Sublimation printing, on the other hand, specializes in creating vivid and permanent designs primarily on polyester fabrics. This method involves first printing a design onto special sublimation paper and then using a heat press to transfer the ink onto the fabric. During the heating process, the sublimation ink transitions from a solid directly to a gas, which then infuses into the fabric fibers. This results in exceptionally vibrant and durable colors that are embedded deeply within the fabric, making the print resistant to fading and washing. Ideal for polyester and polymer-coated substrates, sublimation is celebrated for its ability to produce flawless and permanent coloration in a myriad of applications from apparel to signage and promotional items.

DTF vs Sublimation Workflow Differences

Exploring the differences between DTF (Direct to Film) and Sublimation printing methods reveals unique workflows and techniques inherent to each.

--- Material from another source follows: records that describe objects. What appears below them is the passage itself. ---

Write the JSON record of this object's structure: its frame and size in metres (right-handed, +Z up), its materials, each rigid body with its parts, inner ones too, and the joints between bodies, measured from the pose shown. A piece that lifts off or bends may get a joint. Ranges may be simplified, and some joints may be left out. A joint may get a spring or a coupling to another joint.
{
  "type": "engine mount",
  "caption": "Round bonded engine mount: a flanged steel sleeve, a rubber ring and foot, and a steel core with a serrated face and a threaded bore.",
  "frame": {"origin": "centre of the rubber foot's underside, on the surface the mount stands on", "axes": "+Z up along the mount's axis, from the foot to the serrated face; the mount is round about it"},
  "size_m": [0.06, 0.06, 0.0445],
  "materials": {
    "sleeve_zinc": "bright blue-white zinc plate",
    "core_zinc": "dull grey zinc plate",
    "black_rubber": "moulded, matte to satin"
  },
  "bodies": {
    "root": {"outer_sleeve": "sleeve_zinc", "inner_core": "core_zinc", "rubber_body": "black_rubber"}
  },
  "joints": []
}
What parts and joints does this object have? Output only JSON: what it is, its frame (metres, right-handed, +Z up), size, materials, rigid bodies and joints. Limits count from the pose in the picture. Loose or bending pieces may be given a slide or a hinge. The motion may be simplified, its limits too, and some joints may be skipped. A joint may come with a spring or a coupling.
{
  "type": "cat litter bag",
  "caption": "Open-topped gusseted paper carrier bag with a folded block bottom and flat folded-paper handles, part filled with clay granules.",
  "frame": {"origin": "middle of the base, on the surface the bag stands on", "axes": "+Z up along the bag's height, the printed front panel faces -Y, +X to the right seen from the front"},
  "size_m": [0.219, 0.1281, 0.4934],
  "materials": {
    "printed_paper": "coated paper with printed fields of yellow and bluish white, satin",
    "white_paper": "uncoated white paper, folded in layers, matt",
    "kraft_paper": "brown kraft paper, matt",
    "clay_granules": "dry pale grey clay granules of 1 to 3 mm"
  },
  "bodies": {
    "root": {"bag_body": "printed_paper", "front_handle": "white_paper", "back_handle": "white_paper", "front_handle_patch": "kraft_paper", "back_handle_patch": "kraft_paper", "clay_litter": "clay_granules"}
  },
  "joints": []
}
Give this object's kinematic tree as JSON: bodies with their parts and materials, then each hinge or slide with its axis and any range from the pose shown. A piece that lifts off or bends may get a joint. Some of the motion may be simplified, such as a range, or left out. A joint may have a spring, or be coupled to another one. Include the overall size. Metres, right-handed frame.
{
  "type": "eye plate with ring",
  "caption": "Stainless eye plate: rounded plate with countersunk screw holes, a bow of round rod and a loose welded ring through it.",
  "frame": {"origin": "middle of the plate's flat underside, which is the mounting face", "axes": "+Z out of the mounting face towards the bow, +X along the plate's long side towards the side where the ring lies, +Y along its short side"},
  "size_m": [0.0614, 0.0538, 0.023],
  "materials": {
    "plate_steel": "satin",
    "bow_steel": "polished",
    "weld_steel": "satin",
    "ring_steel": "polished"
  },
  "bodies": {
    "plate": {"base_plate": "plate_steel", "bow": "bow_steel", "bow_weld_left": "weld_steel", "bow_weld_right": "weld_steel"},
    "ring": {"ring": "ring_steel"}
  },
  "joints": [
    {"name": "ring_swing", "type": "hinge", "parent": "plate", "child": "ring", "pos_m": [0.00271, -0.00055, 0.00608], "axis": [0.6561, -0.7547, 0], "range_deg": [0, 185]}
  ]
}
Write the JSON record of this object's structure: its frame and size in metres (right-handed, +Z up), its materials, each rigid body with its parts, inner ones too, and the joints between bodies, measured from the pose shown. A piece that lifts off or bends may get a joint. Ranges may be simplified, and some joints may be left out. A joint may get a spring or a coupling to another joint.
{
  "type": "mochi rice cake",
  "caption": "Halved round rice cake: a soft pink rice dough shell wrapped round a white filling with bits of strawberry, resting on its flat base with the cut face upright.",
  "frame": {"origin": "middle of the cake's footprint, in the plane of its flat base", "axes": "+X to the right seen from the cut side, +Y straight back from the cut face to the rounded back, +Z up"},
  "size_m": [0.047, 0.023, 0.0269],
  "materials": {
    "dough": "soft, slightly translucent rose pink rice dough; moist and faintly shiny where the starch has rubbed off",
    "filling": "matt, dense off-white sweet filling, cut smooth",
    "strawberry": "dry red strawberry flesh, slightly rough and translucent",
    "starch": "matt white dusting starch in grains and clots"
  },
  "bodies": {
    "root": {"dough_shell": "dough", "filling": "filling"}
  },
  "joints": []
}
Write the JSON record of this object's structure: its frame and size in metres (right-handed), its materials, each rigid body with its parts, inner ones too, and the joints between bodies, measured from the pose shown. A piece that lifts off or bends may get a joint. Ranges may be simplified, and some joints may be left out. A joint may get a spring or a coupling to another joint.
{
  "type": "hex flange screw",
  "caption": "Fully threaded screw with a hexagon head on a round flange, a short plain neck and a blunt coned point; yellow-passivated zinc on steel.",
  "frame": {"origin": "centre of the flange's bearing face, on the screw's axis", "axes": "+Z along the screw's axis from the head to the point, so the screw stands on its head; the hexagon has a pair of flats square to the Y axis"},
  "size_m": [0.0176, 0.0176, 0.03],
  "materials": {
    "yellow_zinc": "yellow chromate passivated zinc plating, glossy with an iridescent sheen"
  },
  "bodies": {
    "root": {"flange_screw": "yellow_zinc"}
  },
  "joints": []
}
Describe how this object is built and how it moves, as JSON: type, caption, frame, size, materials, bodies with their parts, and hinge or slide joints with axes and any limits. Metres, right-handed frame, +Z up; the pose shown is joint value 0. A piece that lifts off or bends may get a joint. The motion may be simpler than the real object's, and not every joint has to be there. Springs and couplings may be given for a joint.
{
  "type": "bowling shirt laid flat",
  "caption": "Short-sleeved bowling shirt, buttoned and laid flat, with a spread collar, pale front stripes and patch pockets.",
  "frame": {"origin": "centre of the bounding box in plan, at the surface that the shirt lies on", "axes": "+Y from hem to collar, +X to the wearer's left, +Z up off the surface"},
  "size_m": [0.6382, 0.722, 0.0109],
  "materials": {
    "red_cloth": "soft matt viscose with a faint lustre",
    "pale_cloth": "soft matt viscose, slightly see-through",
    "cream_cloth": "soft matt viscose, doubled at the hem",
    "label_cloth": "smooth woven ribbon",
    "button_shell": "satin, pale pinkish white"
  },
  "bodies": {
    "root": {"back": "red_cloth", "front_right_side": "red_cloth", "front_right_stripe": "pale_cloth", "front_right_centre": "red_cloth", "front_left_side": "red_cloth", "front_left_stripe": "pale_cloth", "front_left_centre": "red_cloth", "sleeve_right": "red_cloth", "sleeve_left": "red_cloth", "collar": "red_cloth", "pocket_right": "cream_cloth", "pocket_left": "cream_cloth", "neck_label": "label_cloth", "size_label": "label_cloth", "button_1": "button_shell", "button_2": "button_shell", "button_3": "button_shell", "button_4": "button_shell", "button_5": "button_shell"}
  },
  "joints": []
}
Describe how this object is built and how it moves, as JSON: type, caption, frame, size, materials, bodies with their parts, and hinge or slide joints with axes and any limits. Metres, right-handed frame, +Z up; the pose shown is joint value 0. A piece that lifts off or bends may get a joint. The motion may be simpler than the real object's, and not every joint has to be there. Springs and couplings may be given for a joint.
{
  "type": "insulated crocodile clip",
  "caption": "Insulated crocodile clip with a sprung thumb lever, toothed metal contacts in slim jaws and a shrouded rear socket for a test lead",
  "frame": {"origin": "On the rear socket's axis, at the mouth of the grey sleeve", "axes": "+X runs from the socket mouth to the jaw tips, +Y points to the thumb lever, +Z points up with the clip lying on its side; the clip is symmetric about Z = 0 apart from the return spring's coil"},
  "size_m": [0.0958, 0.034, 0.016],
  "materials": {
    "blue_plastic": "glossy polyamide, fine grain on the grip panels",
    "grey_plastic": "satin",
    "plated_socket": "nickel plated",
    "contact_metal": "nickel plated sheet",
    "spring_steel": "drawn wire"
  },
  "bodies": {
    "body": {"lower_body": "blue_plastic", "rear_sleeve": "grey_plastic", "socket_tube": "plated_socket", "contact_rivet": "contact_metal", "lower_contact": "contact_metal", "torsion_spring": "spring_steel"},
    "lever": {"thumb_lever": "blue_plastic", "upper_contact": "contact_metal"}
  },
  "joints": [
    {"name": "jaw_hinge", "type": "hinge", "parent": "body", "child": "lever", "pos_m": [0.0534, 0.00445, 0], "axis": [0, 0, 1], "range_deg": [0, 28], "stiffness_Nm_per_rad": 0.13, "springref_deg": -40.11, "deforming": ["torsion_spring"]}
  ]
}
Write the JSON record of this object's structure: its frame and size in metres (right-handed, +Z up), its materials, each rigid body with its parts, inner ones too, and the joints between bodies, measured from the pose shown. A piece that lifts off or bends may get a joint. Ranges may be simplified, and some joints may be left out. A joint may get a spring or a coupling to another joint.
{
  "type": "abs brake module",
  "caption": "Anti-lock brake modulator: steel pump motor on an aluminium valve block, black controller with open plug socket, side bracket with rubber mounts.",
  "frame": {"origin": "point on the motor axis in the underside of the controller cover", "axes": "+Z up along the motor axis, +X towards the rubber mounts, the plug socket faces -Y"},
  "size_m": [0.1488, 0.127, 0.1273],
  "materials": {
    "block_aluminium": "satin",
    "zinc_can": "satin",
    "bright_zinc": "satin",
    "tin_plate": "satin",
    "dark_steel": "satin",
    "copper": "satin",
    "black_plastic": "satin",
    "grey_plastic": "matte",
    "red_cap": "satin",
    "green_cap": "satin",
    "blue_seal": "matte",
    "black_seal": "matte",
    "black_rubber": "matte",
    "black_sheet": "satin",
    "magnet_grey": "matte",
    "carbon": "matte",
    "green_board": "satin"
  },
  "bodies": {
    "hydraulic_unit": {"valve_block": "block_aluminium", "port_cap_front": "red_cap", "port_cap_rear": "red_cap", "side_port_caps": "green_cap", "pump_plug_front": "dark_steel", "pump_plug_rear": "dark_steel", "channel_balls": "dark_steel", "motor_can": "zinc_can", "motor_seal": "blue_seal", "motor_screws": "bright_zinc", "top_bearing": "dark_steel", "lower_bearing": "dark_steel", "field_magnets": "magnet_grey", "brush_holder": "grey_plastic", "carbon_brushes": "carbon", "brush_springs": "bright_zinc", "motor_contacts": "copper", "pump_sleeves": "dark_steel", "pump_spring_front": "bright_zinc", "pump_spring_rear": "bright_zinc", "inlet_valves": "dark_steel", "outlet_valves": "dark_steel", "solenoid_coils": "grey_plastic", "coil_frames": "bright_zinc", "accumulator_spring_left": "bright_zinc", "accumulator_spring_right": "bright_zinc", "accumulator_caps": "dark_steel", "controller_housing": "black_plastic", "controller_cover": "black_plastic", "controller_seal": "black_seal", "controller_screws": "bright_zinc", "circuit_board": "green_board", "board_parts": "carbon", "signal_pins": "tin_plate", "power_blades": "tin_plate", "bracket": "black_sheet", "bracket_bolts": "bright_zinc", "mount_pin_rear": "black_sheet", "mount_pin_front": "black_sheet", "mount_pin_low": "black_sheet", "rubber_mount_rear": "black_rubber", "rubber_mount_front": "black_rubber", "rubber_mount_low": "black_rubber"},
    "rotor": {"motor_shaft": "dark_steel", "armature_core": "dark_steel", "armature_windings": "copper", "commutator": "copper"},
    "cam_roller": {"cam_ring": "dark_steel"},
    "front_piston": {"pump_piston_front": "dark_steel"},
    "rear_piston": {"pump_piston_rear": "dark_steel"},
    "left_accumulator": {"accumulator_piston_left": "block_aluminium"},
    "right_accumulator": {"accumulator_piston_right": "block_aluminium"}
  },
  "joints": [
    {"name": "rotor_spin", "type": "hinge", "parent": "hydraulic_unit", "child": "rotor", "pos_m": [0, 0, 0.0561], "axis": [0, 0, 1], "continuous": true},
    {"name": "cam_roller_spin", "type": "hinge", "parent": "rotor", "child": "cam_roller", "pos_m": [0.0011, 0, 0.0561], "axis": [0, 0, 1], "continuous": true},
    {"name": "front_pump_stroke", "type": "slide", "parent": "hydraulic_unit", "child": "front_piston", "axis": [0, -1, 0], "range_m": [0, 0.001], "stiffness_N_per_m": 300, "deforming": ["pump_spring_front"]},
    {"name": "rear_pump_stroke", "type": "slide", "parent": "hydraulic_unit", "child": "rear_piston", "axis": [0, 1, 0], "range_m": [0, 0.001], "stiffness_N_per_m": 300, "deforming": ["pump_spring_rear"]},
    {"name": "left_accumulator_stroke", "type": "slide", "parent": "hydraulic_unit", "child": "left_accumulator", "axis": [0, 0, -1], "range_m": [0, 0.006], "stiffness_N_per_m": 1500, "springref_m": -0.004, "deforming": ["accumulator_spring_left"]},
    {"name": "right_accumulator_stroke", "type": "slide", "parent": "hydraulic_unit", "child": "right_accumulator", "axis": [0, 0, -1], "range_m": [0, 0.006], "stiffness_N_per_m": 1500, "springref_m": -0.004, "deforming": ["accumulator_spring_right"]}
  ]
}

Both processes are highly effective for transferring designs onto various materials but involve distinct steps that cater to different types of projects and outcomes.

DTF Printing Workflow

  1. Refine the image.
  2. Print the image.
  3. Apply powder to the printed image.
  4. Heat press the image onto the fabric.
  5. Peel off the film from the fabric.

Sublimation Printing Workflow

  1. Design the image.
  2. Print the image on sublimation paper.
  3. Transfer the image onto the substrate via a heat press.

Understanding the distinct workflows of DTF and Sublimation printing is crucial for selecting the right technique for your project needs. Each method offers specific advantages depending on the material and the desired quality of the print, ensuring versatility and precision in the world of custom printing.

Pros and Cons

  • DTF Printing Advantages: Versatile across fabric types, vibrant and precise print quality.
  • DTF Printing Disadvantages: Printed areas have a different texture than unprinted areas, less breathability.
  • Sublimation Printing Advantages: Ideal for rigid items, breathable prints, suitable for all-over designs.
  • Sublimation Printing Disadvantages: Restricted to polyester materials, limited color brightness on dark fabrics without special treatments.

Sublimation vs DTF - Choosing the Right Printing Technique

The decision to choose between DTF (Direct to Film) and Sublimation printing should be guided by the specific requirements of your projects and the demands of your target market. DTF printing excels in delivering vibrant, high-resolution prints across a diverse range of fabrics, including difficult-to-print materials like cotton and dark-colored textiles. This makes it an excellent choice for businesses looking to offer versatile, colorful designs on a wide variety of garments.

On the other hand, Sublimation printing is particularly suited for producing sharp, high-quality prints on light-colored polyester materials. It is renowned for its ability to create bright, permanent colors that permeate the fabric, resulting in graphics that are highly resistant to washing and wear. This method is ideal for applications where longevity and color fidelity are paramount, such as in the production of sportswear, banners, and other promotional materials.

Understanding these key differences—including the types of materials each method can accommodate, the durability of the finished product, and the overall visual quality—can significantly influence your decision-making process. By aligning the strengths of each printing technique with the needs of your business and your customers, you can select the right printing technology to enhance your product offerings and meet market demands more effectively.